Past updates
If you ever had a Livejournal account, or if you're still active on Dreamwidth, you'll recognize the title of this week's letter as a long-standing LJ/DW meme. When you want to communicate but aren't seized by the Muse, five things make a post.
My favorite musical artist and limerence object, Hozier, has graced us with new music: a deluxe version of his second album, Wasteland, Baby! on the fifth anniversary of its release. It includes several songs released on EP and two entirely new songs; here's the album version and here's the new acoustic version. While the deluxe album seems to be available only on vinyl at the moment, I hope it will eventually come out in CD format, too. It's hard to overestimate the importance Hozier and his music have had for me over the last ten years; they have consistently and richly fed my soul life.

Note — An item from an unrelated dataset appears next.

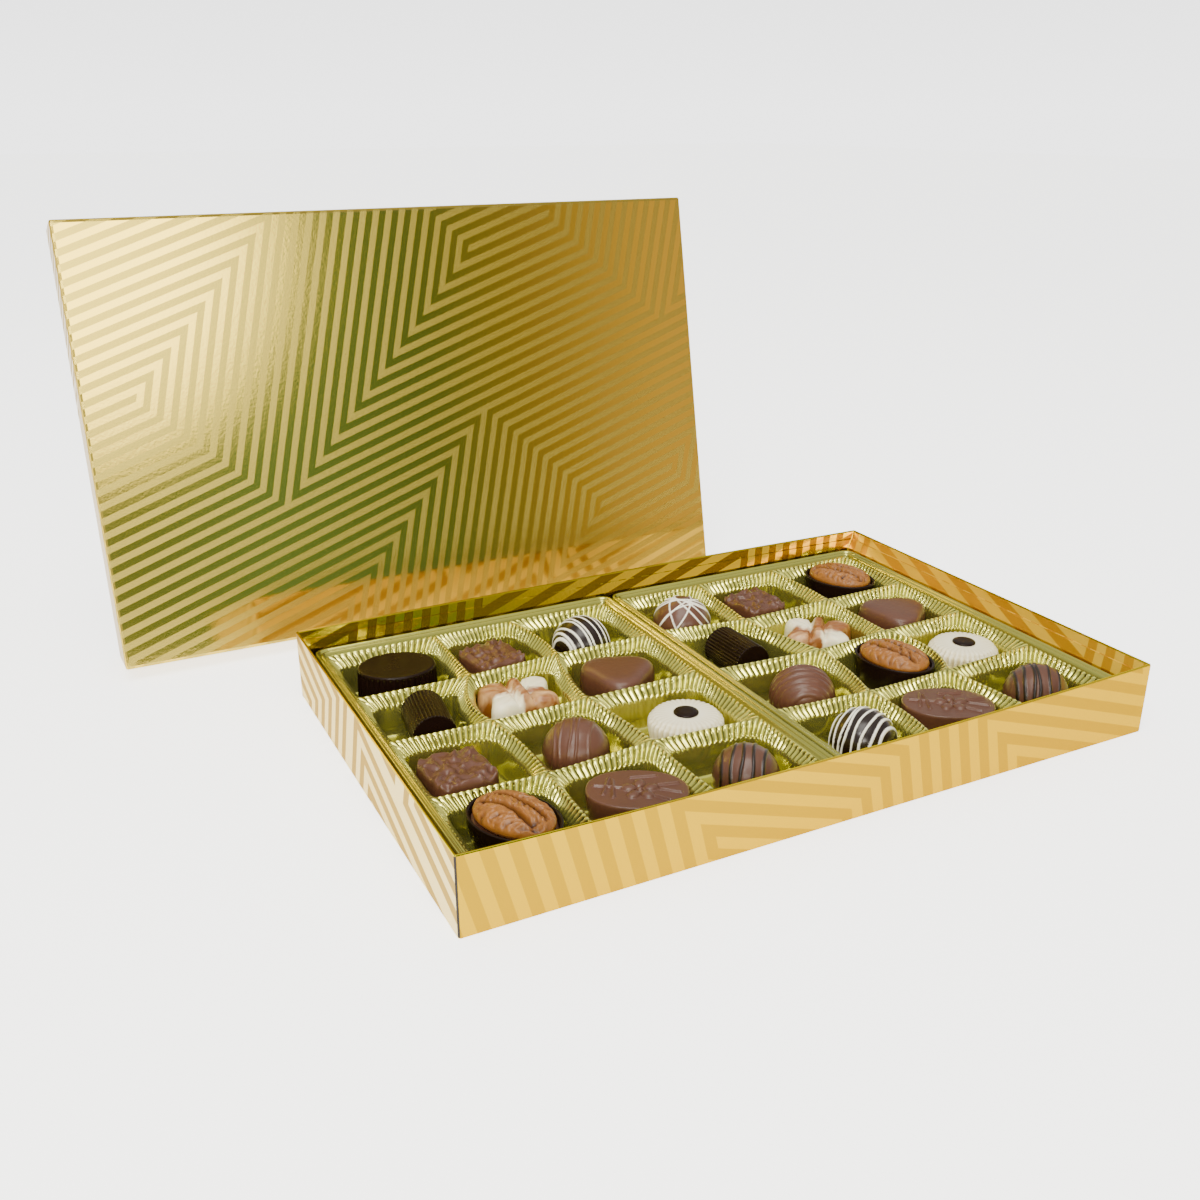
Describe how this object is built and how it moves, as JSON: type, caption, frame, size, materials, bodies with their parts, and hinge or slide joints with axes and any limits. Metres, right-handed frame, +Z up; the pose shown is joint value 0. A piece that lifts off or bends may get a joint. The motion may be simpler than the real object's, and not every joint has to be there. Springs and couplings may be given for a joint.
{
  "type": "box of chocolate pralines",
  "caption": "Open gift box of assorted moulded chocolate pralines in two compartmented trays, with its patterned foil lid standing behind it.",
  "frame": {"origin": "centre of the box's underside, on the floor", "axes": "+X along the box's long side to the right, +Y to the back, +Z up; the lid stands behind the box and leans back"},
  "size_m": [0.4031, 0.3412, 0.217],
  "materials": {
    "box_card": "gold foil-covered card, satin, with a two-tone band pattern",
    "lid_card": "mirror gold foil with matt beige bands",
    "tray_plastic": "thin metallised plastic, greenish gold, glossy",
    "milk_chocolate": "satin milk chocolate",
    "dark_chocolate": "satin dark chocolate",
    "white_chocolate": "satin white chocolate",
    "marbled_chocolate": "satin white and caramel marbled chocolate",
    "pecan": "dry roasted nut, slightly oily"
  },
  "bodies": {
    "root": {"box_base": "box_card", "lid": "lid_card", "tray_left": "tray_plastic", "tray_right": "tray_plastic", "dark_oval": "dark_chocolate", "craggy_square_left_back": "milk_chocolate", "striped_ball_left_back": "dark_chocolate", "log_left": "dark_chocolate", "butterfly_left": "marbled_chocolate", "triangle_left": "milk_chocolate", "craggy_square_left_front": "milk_chocolate", "striped_ball_left_middle": "milk_chocolate", "white_round_left": "white_chocolate", "dark_dot_left": "dark_chocolate", "pecan_cup_left": "dark_chocolate", "pecan_filling_left": "milk_chocolate", "pecan_half_left": "pecan", "relief_oval_left": "milk_chocolate", "striped_ball_left_front": "milk_chocolate", "striped_ball_right_back": "milk_chocolate", "craggy_square_right": "milk_chocolate", "pecan_cup_right_back": "dark_chocolate", "pecan_filling_right_back": "milk_chocolate", "pecan_half_right_back": "pecan", "log_right": "dark_chocolate", "butterfly_right": "marbled_chocolate", "triangle_right": "milk_chocolate", "ridged_ball_right": "milk_chocolate", "pecan_cup_right_middle": "dark_chocolate", "pecan_filling_right_middle": "milk_chocolate", "pecan_half_right_middle": "pecan", "white_round_right": "white_chocolate", "dark_dot_right": "dark_chocolate", "striped_ball_right_front": "dark_chocolate", "relief_oval_right": "milk_chocolate", "striped_ball_right_corner": "milk_chocolate"}
  },
  "joints": []
}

I'm currently in the endnotes of Joy Harjo's Weaving Sundown in a Scarlet Light: 50 Poems for 50 Years. I think it was a Facebook sharing of one of her poems that first got me onto Harjo, although I had heard of her before that. From reading her poetry I went on to read several anthologies of Native poets that she edited or co-edited, covering indigenous peoples from all over North America and including Hawai'i. I highly recommend her work if you haven't read her before.
Yesterday my church had a Quiet Morning for Lent which I attended. Morning Prayer at the beginning, Mass at noon to conclude, and three addresses by a visiting priest, Fr. Simon Hoke. I would link to Hoke's web presence, but he seems not to have one. He's a retired priest, old enough to be my dad, who lives in North Carolina and fills in at little churches there, as well as travelling to preach and give retreats. I had not heard him before; he was a genial man with a genuinely fatherly vibe who made us laugh often during his three talks. He also happened to be on the staff of Trinity Church, Wall Street, on that day in 2000 when the World Trade Center towers just across the street were hit by planes, and was treated for cancer resulting from the air pollution. There's a priest who won't be fazed by anything you can do or say. I made my confession to him for the first time in about fifteen years.

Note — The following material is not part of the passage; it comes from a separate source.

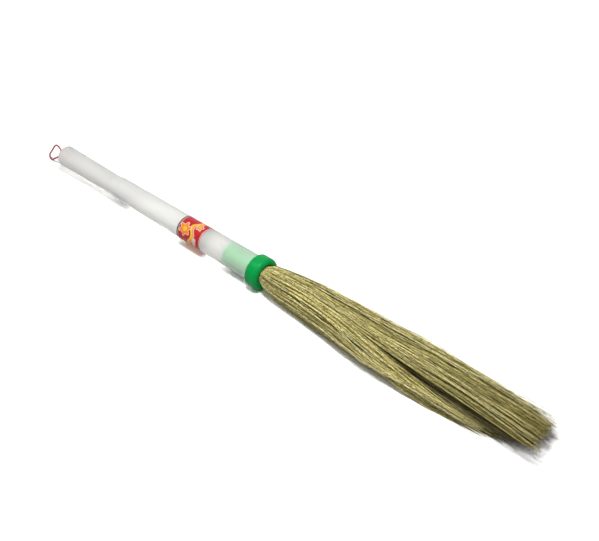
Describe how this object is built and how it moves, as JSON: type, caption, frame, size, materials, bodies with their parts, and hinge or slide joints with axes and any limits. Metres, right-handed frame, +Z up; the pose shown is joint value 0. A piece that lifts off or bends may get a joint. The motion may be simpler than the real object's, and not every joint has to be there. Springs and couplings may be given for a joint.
{
  "type": "hand broom",
  "caption": "Short hand broom: a flared bundle of leaf ribs in a two-length frosted plastic handle, with a collar, a sticker and a hanging loop.",
  "frame": {"origin": "on the floor, under the middle of the broom's length without its hanging loop", "axes": "+X along the handle from the closed end of the grip to the tips of the ribs, +Z up from the floor the broom lies on"},
  "size_m": [0.8038, 0.0763, 0.0401],
  "materials": {
    "grip_plastic": "frosted translucent",
    "tube_plastic": "frosted translucent",
    "sticker": "printed gloss",
    "collar_plastic": "glossy",
    "wire": "plain",
    "cord": "twisted",
    "leaf_ribs": "dry natural fibre"
  },
  "bodies": {
    "root": {"handle_grip": "grip_plastic", "handle_tube": "tube_plastic", "label": "sticker", "collar": "collar_plastic", "binding_wire": "wire", "hang_cord": "cord", "cord_knot": "cord", "bristle_heart": "leaf_ribs", "bristle_lock_1": "leaf_ribs", "bristle_lock_2": "leaf_ribs", "bristle_lock_3": "leaf_ribs", "bristle_lock_4": "leaf_ribs", "bristle_lock_5": "leaf_ribs", "bristle_lock_6": "leaf_ribs"}
  },
  "joints": []
}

Further on that topic, I've decided I'm settling back into Christian identity and practice. It feels not so much like a decision, really, as a resignation: I found myself wanting to observe Lent, so I guess that means I really am a Christian. The reason, friends, is simple: I have been welcomed in many places, by many people--Pagans, Buddhists, Christians of other traditions--but the Episcopal Church is my home. I am old (well, middle-aged) and tired, and I want to go home. Inexplicably, that means the weird Anglo-Catholic parish where my late ex-husband used to be the organist. It is a much healthier and more functional community under the current rector than it was when my ex worked there, and I am grateful to be a part of it.
Sunny continues to moult, to grow new feathers, to imitate an onion (especially when he wants a nap), and to be very snuggly when he's in the mood. He is onionating at the moment as Satie's "Gnossiennes" play on the radio.